Exercise ▸
Print out the material that follows word for word.

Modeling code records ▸

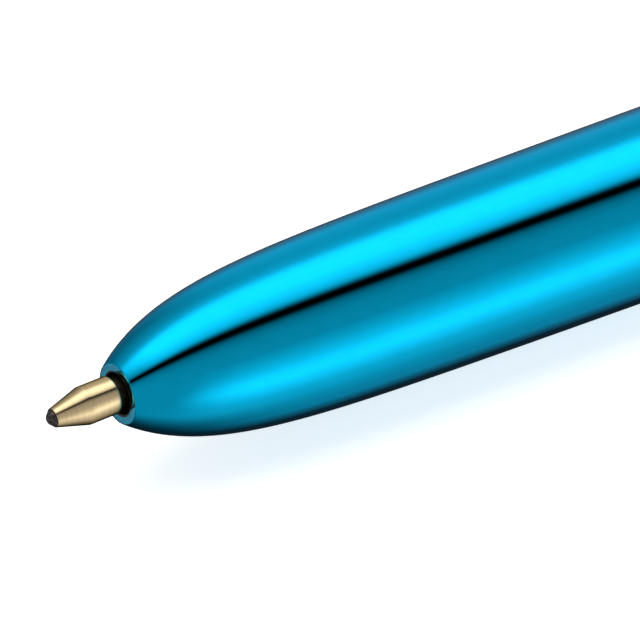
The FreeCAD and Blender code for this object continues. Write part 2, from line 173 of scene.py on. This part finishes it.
# Lights in only part of the room. Each comes in between two X components of the direction.
# Towards the rear, a low one in front and the far ends of the others:
SIDE_LIGHT = (
    (160, 0), (173, 0.22), (186, 0.55), (195, 0.90), (204, 0.98), (214, 0.66), (225, 0.32), (245, 0.06),
    (258, 0),
)
SIDE_EDGE = (-0.35, 0.2)
FAR_LIGHTS = (
    (0, 0.14), (14, 0.40), (25, 0.33), (38, 0.16), (52, 0.04), (60, 0), (240, 0), (255, 0.16), (265, 0.25),
    (275, 0.12), (288, 0), (345, 0.02), (360, 0.14),
)
FAR_EDGE = (0.1, 0.5)
# Towards the nose, one from below, for the nose's flat face:
UNDER_LIGHT = ((0, 0.1), (10, 0), (285, 0), (310, 0.42), (340, 0.40), (360, 0.1))
UNDER_EDGE = (-0.36, -0.5)
# The room's ends, in line with the pen, and what the camera sees past the table.
POLE_LIGHT = 0.5
POLE_EDGE = (0.72, 0.97)
BACKDROP = 1.0


# ---- meshes ----
def new_mesh(name, points, faces, matrix=Matrix.Identity(4), sharp=35):
    """A smooth-shaded object from points in millimetres, moved by the matrix."""
    mesh = bpy.data.meshes.new(name)
    mesh.from_pydata([(matrix @ Vector(p)) * MM for p in points], [], faces)
    mesh.validate()
    mesh.shade_smooth()
    mesh.set_sharp_from_angle(angle=math.radians(sharp))
    piece = bpy.data.objects.new(name, mesh)
    SCENE.collection.objects.link(piece)
    return piece


def lathe(name, outline, matrix, sides, sharp=35):
    """A closed outline of (station, radius) points, turned round X. Points on the axis close it."""
    points, faces, rings = [], [], []
    for x, r in outline:
        if r < 1e-6:
            rings.append([len(points)])
            points.append((x, 0, 0))
            continue
        rings.append(list(range(len(points), len(points) + sides)))
        for i in range(sides):
            a = 2 * math.pi * i / sides
            points.append((x, r * math.cos(a), r * math.sin(a)))
    pairs = list(zip(rings, rings[1:]))
    if len(rings[0]) > 1:
        pairs.append((rings[-1], rings[0]))
    for a, b in pairs:
        for i in range(sides):
            j = (i + 1) % sides
            corners = [a[i % len(a)], b[i % len(b)], b[j % len(b)], a[j % len(a)]]
            face = list(dict.fromkeys(corners))
            if len(face) > 2:
                faces.append(face)
    return new_mesh(name, points, faces, matrix, sharp)


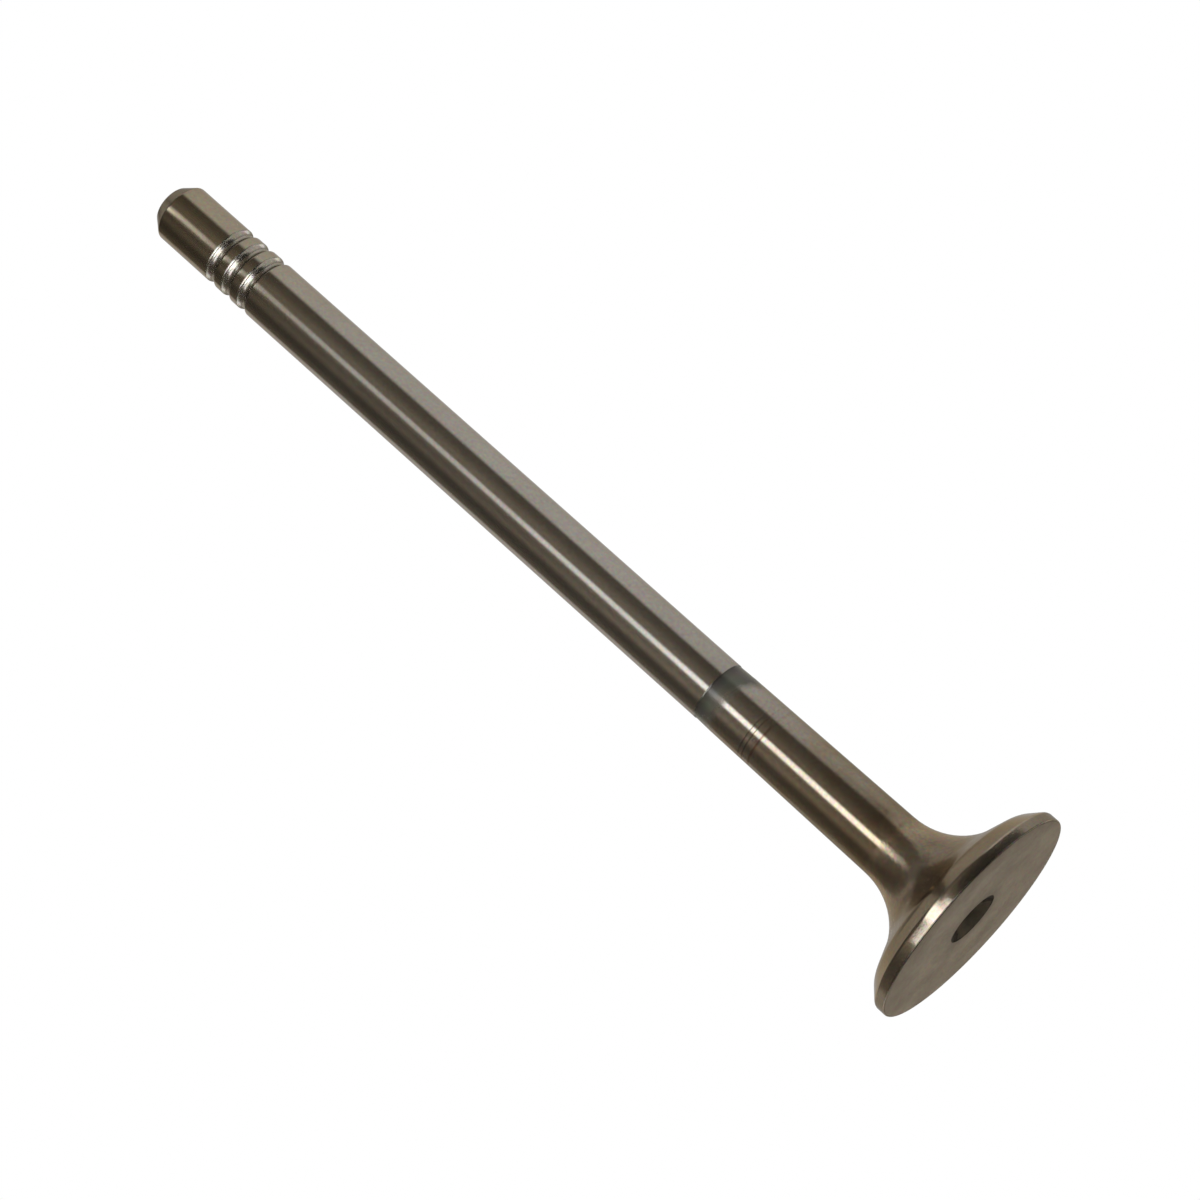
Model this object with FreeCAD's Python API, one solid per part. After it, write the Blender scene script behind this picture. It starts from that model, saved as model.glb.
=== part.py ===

Response below ▸
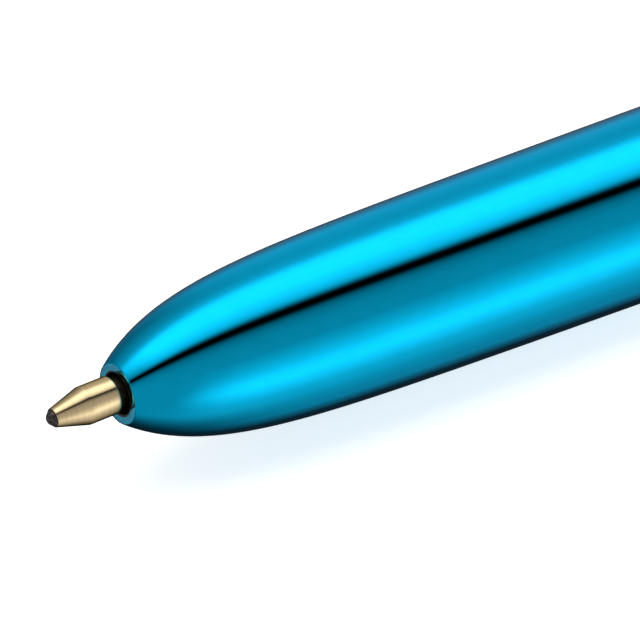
The FreeCAD and Blender code for this object continues. Write part 2, from line 173 of scene.py on. This part finishes it.
# Lights in only part of the room. Each comes in between two X components of the direction.
# Towards the rear, a low one in front and the far ends of the others:
SIDE_LIGHT = (
    (160, 0), (173, 0.22), (186, 0.55), (195, 0.90), (204, 0.98), (214, 0.66), (225, 0.32), (245, 0.06),
    (258, 0),
)
SIDE_EDGE = (-0.35, 0.2)
FAR_LIGHTS = (
    (0, 0.14), (14, 0.40), (25, 0.33), (38, 0.16), (52, 0.04), (60, 0), (240, 0), (255, 0.16), (265, 0.25),
    (275, 0.12), (288, 0), (345, 0.02), (360, 0.14),
)
FAR_EDGE = (0.1, 0.5)
# Towards the nose, one from below, for the nose's flat face:
UNDER_LIGHT = ((0, 0.1), (10, 0), (285, 0), (310, 0.42), (340, 0.40), (360, 0.1))
UNDER_EDGE = (-0.36, -0.5)
# The room's ends, in line with the pen, and what the camera sees past the table.
POLE_LIGHT = 0.5
POLE_EDGE = (0.72, 0.97)
BACKDROP = 1.0


# ---- meshes ----
def new_mesh(name, points, faces, matrix=Matrix.Identity(4), sharp=35):
    """A smooth-shaded object from points in millimetres, moved by the matrix."""
    mesh = bpy.data.meshes.new(name)
    mesh.from_pydata([(matrix @ Vector(p)) * MM for p in points], [], faces)
    mesh.validate()
    mesh.shade_smooth()
    mesh.set_sharp_from_angle(angle=math.radians(sharp))
    piece = bpy.data.objects.new(name, mesh)
    SCENE.collection.objects.link(piece)
    return piece


def lathe(name, outline, matrix, sides, sharp=35):
    """A closed outline of (station, radius) points, turned round X. Points on the axis close it."""
    points, faces, rings = [], [], []
    for x, r in outline:
        if r < 1e-6:
            rings.append([len(points)])
            points.append((x, 0, 0))
            continue
        rings.append(list(range(len(points), len(points) + sides)))
        for i in range(sides):
            a = 2 * math.pi * i / sides
            points.append((x, r * math.cos(a), r * math.sin(a)))
    pairs = list(zip(rings, rings[1:]))
    if len(rings[0]) > 1:
        pairs.append((rings[-1], rings[0]))
    for a, b in pairs:
        for i in range(sides):
            j = (i + 1) % sides
            corners = [a[i % len(a)], b[i % len(b)], b[j % len(b)], a[j % len(a)]]
            face = list(dict.fromkeys(corners))
            if len(face) > 2:
                faces.append(face)
    return new_mesh(name, points, faces, matrix, sharp)


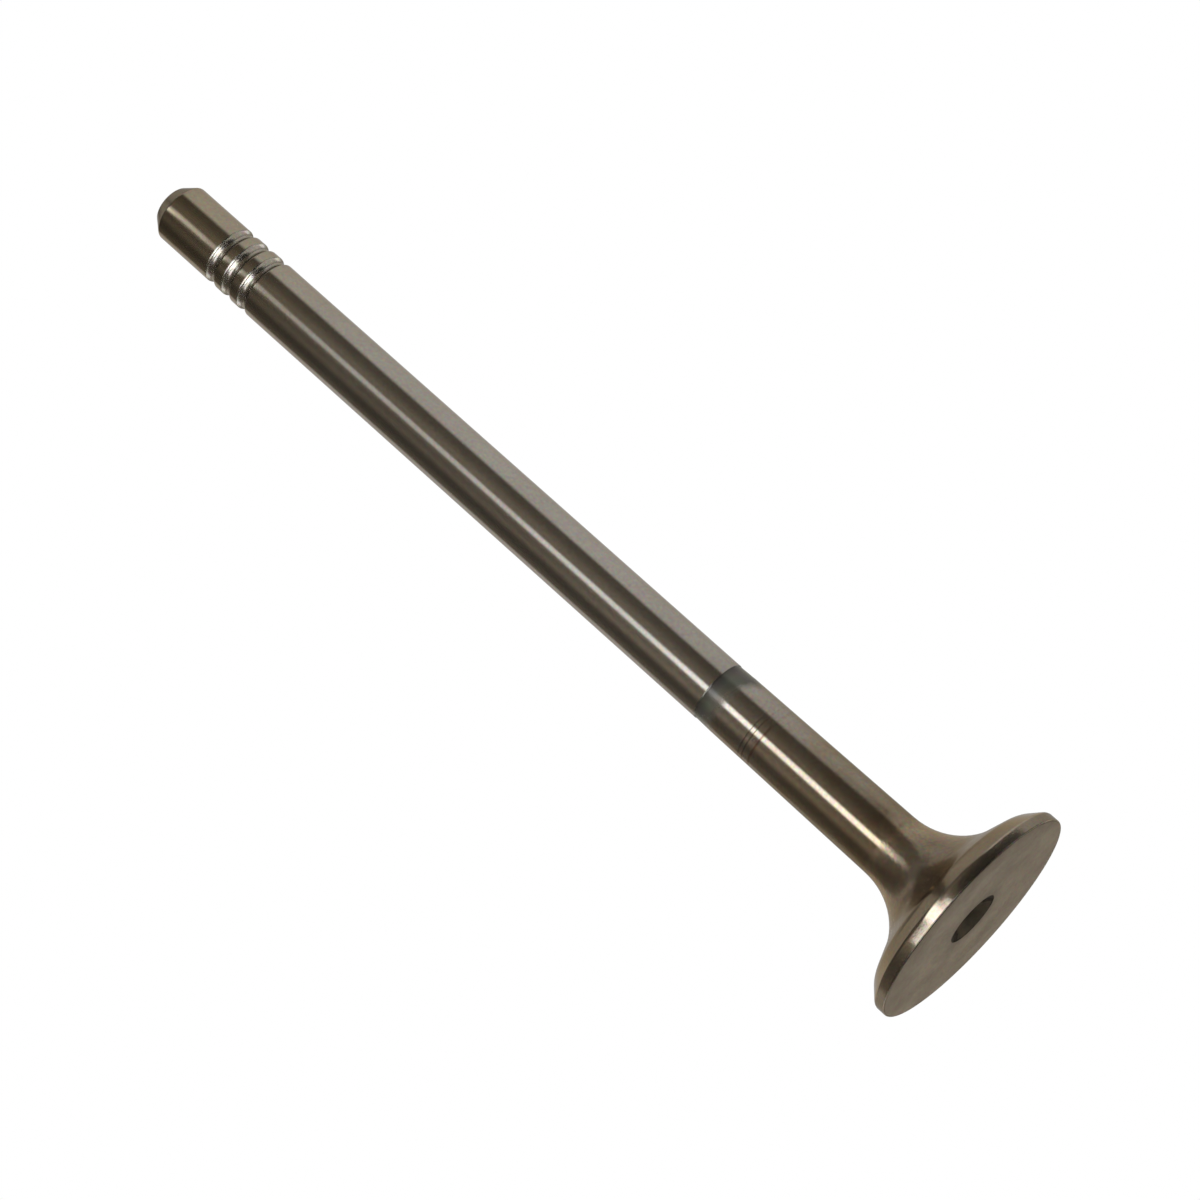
Model this object with FreeCAD's Python API, one solid per part. After it, write the Blender scene script behind this picture. It starts from that model, saved as model.glb.
=== part.py ===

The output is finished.